Your task :: Write out each line exactly as it stands, please.

Data segment ::
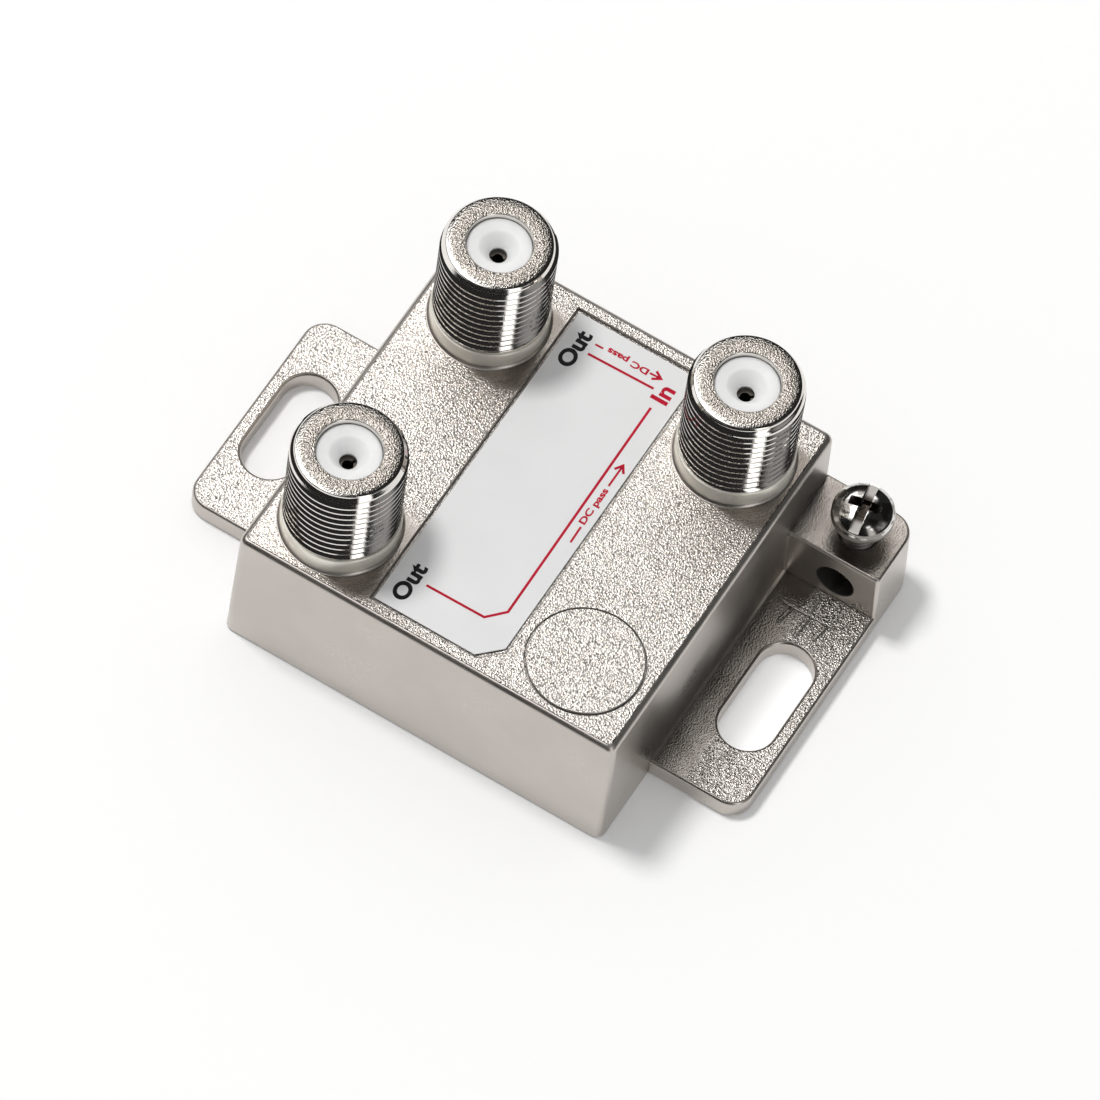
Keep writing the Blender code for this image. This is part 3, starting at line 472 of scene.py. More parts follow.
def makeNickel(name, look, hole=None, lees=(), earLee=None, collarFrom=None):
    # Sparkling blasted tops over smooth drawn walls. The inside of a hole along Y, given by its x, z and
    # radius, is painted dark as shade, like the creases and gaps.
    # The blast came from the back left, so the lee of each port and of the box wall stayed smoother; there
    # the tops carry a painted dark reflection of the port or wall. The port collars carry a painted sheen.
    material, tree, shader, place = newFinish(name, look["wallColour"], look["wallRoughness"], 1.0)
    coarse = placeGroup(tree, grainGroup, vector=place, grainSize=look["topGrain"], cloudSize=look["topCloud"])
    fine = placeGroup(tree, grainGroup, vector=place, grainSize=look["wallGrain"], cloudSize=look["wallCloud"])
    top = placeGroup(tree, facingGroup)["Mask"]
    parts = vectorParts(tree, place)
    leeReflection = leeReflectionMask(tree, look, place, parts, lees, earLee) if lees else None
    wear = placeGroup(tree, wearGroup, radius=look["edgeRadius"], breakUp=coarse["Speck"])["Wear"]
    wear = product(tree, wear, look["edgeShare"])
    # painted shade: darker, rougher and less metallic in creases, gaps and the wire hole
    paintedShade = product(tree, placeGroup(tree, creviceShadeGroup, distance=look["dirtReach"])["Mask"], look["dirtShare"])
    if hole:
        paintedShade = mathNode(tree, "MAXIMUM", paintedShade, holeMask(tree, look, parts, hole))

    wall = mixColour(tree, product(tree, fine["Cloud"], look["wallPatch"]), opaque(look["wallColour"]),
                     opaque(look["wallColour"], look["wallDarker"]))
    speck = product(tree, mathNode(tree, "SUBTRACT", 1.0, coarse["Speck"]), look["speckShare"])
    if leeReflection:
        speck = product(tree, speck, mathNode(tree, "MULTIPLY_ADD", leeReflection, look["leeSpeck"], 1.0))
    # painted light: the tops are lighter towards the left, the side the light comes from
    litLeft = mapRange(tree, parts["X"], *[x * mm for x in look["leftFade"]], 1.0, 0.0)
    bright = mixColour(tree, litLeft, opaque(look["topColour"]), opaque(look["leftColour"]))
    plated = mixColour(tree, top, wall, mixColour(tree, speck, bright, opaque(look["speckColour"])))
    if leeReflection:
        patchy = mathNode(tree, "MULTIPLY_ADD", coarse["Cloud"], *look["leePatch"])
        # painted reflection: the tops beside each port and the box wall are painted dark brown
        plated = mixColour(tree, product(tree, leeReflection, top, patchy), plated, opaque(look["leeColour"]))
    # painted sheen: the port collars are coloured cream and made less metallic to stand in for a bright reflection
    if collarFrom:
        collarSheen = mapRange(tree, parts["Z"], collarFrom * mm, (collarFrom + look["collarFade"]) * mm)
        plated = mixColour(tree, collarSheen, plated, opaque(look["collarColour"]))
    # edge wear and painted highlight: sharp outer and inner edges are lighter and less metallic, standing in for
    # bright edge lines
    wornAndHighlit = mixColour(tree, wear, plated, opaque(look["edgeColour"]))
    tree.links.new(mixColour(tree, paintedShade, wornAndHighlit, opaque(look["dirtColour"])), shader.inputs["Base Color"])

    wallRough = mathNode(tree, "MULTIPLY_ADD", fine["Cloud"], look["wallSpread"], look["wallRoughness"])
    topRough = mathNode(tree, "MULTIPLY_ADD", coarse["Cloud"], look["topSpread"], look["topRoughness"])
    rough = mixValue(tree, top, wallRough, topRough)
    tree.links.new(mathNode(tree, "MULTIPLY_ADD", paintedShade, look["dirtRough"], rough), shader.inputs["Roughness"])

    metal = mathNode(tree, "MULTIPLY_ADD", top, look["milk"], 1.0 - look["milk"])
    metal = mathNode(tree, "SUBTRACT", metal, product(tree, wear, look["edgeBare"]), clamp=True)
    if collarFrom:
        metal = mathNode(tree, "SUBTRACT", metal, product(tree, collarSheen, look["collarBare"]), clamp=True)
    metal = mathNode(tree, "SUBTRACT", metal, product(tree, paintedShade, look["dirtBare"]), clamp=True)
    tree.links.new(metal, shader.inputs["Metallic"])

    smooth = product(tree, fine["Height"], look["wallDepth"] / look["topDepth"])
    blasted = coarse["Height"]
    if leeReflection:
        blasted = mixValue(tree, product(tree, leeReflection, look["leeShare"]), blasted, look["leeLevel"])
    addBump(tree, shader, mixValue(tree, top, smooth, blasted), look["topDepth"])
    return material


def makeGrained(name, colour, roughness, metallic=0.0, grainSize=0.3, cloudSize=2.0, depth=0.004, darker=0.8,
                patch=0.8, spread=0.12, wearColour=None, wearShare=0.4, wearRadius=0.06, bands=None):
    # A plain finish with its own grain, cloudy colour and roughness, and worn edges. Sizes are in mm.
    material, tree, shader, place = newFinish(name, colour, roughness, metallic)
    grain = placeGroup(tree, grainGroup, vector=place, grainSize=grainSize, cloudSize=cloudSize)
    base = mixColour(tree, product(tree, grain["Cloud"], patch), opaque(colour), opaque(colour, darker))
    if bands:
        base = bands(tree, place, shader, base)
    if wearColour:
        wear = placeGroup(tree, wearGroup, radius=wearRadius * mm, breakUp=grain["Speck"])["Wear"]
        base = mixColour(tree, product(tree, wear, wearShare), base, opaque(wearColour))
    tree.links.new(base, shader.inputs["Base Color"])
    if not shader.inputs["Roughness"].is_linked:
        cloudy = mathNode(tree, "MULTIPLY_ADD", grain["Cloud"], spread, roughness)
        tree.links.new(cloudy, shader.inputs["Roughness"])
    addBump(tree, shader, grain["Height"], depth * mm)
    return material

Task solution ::
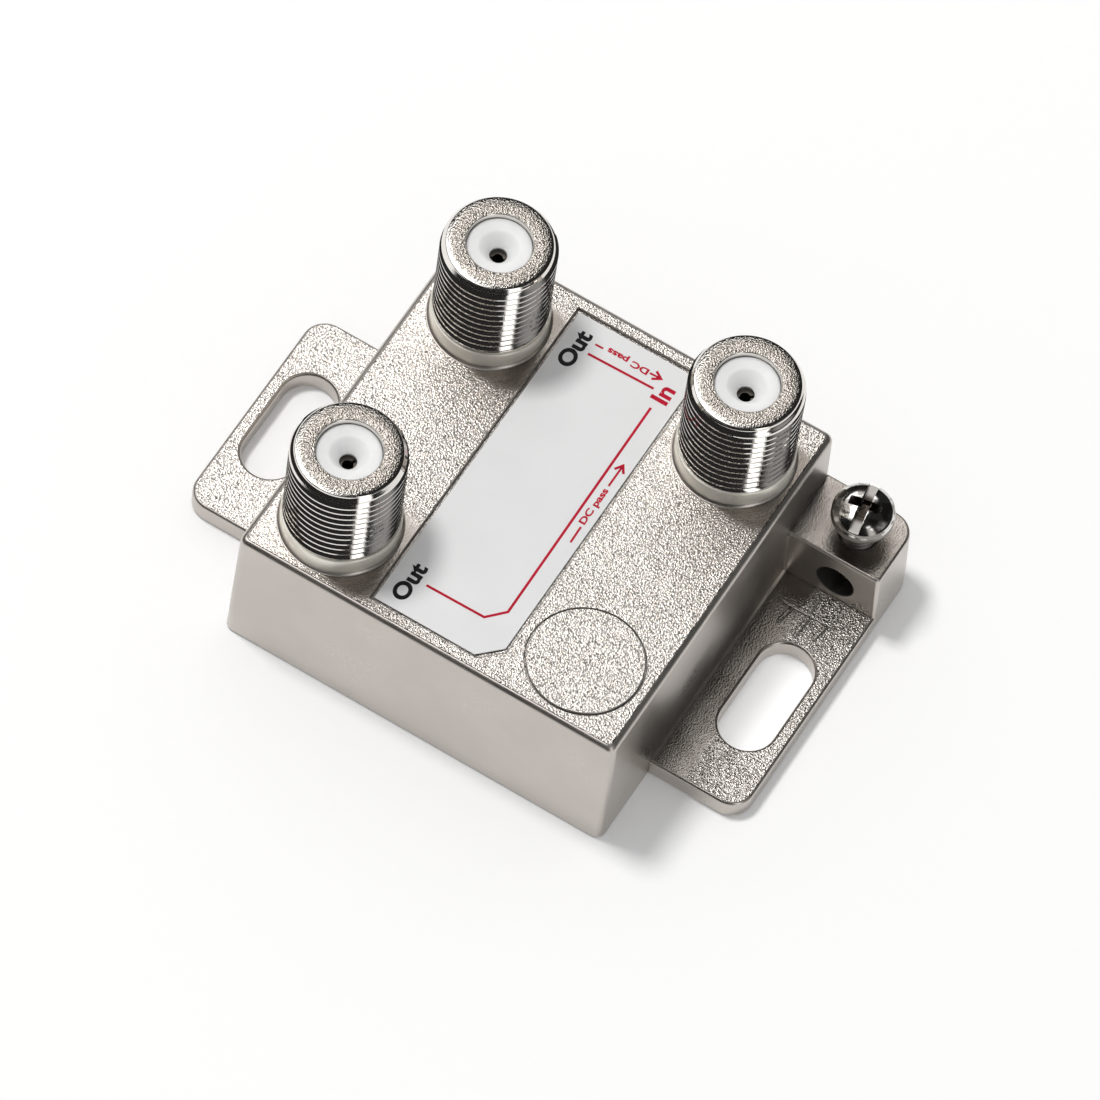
Keep writing the Blender code for this image. This is part 3, starting at line 472 of scene.py. More parts follow.
def makeNickel(name, look, hole=None, lees=(), earLee=None, collarFrom=None):
    # Sparkling blasted tops over smooth drawn walls. The inside of a hole along Y, given by its x, z and
    # radius, is painted dark as shade, like the creases and gaps.
    # The blast came from the back left, so the lee of each port and of the box wall stayed smoother; there
    # the tops carry a painted dark reflection of the port or wall. The port collars carry a painted sheen.
    material, tree, shader, place = newFinish(name, look["wallColour"], look["wallRoughness"], 1.0)
    coarse = placeGroup(tree, grainGroup, vector=place, grainSize=look["topGrain"], cloudSize=look["topCloud"])
    fine = placeGroup(tree, grainGroup, vector=place, grainSize=look["wallGrain"], cloudSize=look["wallCloud"])
    top = placeGroup(tree, facingGroup)["Mask"]
    parts = vectorParts(tree, place)
    leeReflection = leeReflectionMask(tree, look, place, parts, lees, earLee) if lees else None
    wear = placeGroup(tree, wearGroup, radius=look["edgeRadius"], breakUp=coarse["Speck"])["Wear"]
    wear = product(tree, wear, look["edgeShare"])
    # painted shade: darker, rougher and less metallic in creases, gaps and the wire hole
    paintedShade = product(tree, placeGroup(tree, creviceShadeGroup, distance=look["dirtReach"])["Mask"], look["dirtShare"])
    if hole:
        paintedShade = mathNode(tree, "MAXIMUM", paintedShade, holeMask(tree, look, parts, hole))

    wall = mixColour(tree, product(tree, fine["Cloud"], look["wallPatch"]), opaque(look["wallColour"]),
                     opaque(look["wallColour"], look["wallDarker"]))
    speck = product(tree, mathNode(tree, "SUBTRACT", 1.0, coarse["Speck"]), look["speckShare"])
    if leeReflection:
        speck = product(tree, speck, mathNode(tree, "MULTIPLY_ADD", leeReflection, look["leeSpeck"], 1.0))
    # painted light: the tops are lighter towards the left, the side the light comes from
    litLeft = mapRange(tree, parts["X"], *[x * mm for x in look["leftFade"]], 1.0, 0.0)
    bright = mixColour(tree, litLeft, opaque(look["topColour"]), opaque(look["leftColour"]))
    plated = mixColour(tree, top, wall, mixColour(tree, speck, bright, opaque(look["speckColour"])))
    if leeReflection:
        patchy = mathNode(tree, "MULTIPLY_ADD", coarse["Cloud"], *look["leePatch"])
        # painted reflection: the tops beside each port and the box wall are painted dark brown
        plated = mixColour(tree, product(tree, leeReflection, top, patchy), plated, opaque(look["leeColour"]))
    # painted sheen: the port collars are coloured cream and made less metallic to stand in for a bright reflection
    if collarFrom:
        collarSheen = mapRange(tree, parts["Z"], collarFrom * mm, (collarFrom + look["collarFade"]) * mm)
        plated = mixColour(tree, collarSheen, plated, opaque(look["collarColour"]))
    # edge wear and painted highlight: sharp outer and inner edges are lighter and less metallic, standing in for
    # bright edge lines
    wornAndHighlit = mixColour(tree, wear, plated, opaque(look["edgeColour"]))
    tree.links.new(mixColour(tree, paintedShade, wornAndHighlit, opaque(look["dirtColour"])), shader.inputs["Base Color"])

    wallRough = mathNode(tree, "MULTIPLY_ADD", fine["Cloud"], look["wallSpread"], look["wallRoughness"])
    topRough = mathNode(tree, "MULTIPLY_ADD", coarse["Cloud"], look["topSpread"], look["topRoughness"])
    rough = mixValue(tree, top, wallRough, topRough)
    tree.links.new(mathNode(tree, "MULTIPLY_ADD", paintedShade, look["dirtRough"], rough), shader.inputs["Roughness"])

    metal = mathNode(tree, "MULTIPLY_ADD", top, look["milk"], 1.0 - look["milk"])
    metal = mathNode(tree, "SUBTRACT", metal, product(tree, wear, look["edgeBare"]), clamp=True)
    if collarFrom:
        metal = mathNode(tree, "SUBTRACT", metal, product(tree, collarSheen, look["collarBare"]), clamp=True)
    metal = mathNode(tree, "SUBTRACT", metal, product(tree, paintedShade, look["dirtBare"]), clamp=True)
    tree.links.new(metal, shader.inputs["Metallic"])

    smooth = product(tree, fine["Height"], look["wallDepth"] / look["topDepth"])
    blasted = coarse["Height"]
    if leeReflection:
        blasted = mixValue(tree, product(tree, leeReflection, look["leeShare"]), blasted, look["leeLevel"])
    addBump(tree, shader, mixValue(tree, top, smooth, blasted), look["topDepth"])
    return material


def makeGrained(name, colour, roughness, metallic=0.0, grainSize=0.3, cloudSize=2.0, depth=0.004, darker=0.8,
                patch=0.8, spread=0.12, wearColour=None, wearShare=0.4, wearRadius=0.06, bands=None):
    # A plain finish with its own grain, cloudy colour and roughness, and worn edges. Sizes are in mm.
    material, tree, shader, place = newFinish(name, colour, roughness, metallic)
    grain = placeGroup(tree, grainGroup, vector=place, grainSize=grainSize, cloudSize=cloudSize)
    base = mixColour(tree, product(tree, grain["Cloud"], patch), opaque(colour), opaque(colour, darker))
    if bands:
        base = bands(tree, place, shader, base)
    if wearColour:
        wear = placeGroup(tree, wearGroup, radius=wearRadius * mm, breakUp=grain["Speck"])["Wear"]
        base = mixColour(tree, product(tree, wear, wearShare), base, opaque(wearColour))
    tree.links.new(base, shader.inputs["Base Color"])
    if not shader.inputs["Roughness"].is_linked:
        cloudy = mathNode(tree, "MULTIPLY_ADD", grain["Cloud"], spread, roughness)
        tree.links.new(cloudy, shader.inputs["Roughness"])
    addBump(tree, shader, grain["Height"], depth * mm)
    return material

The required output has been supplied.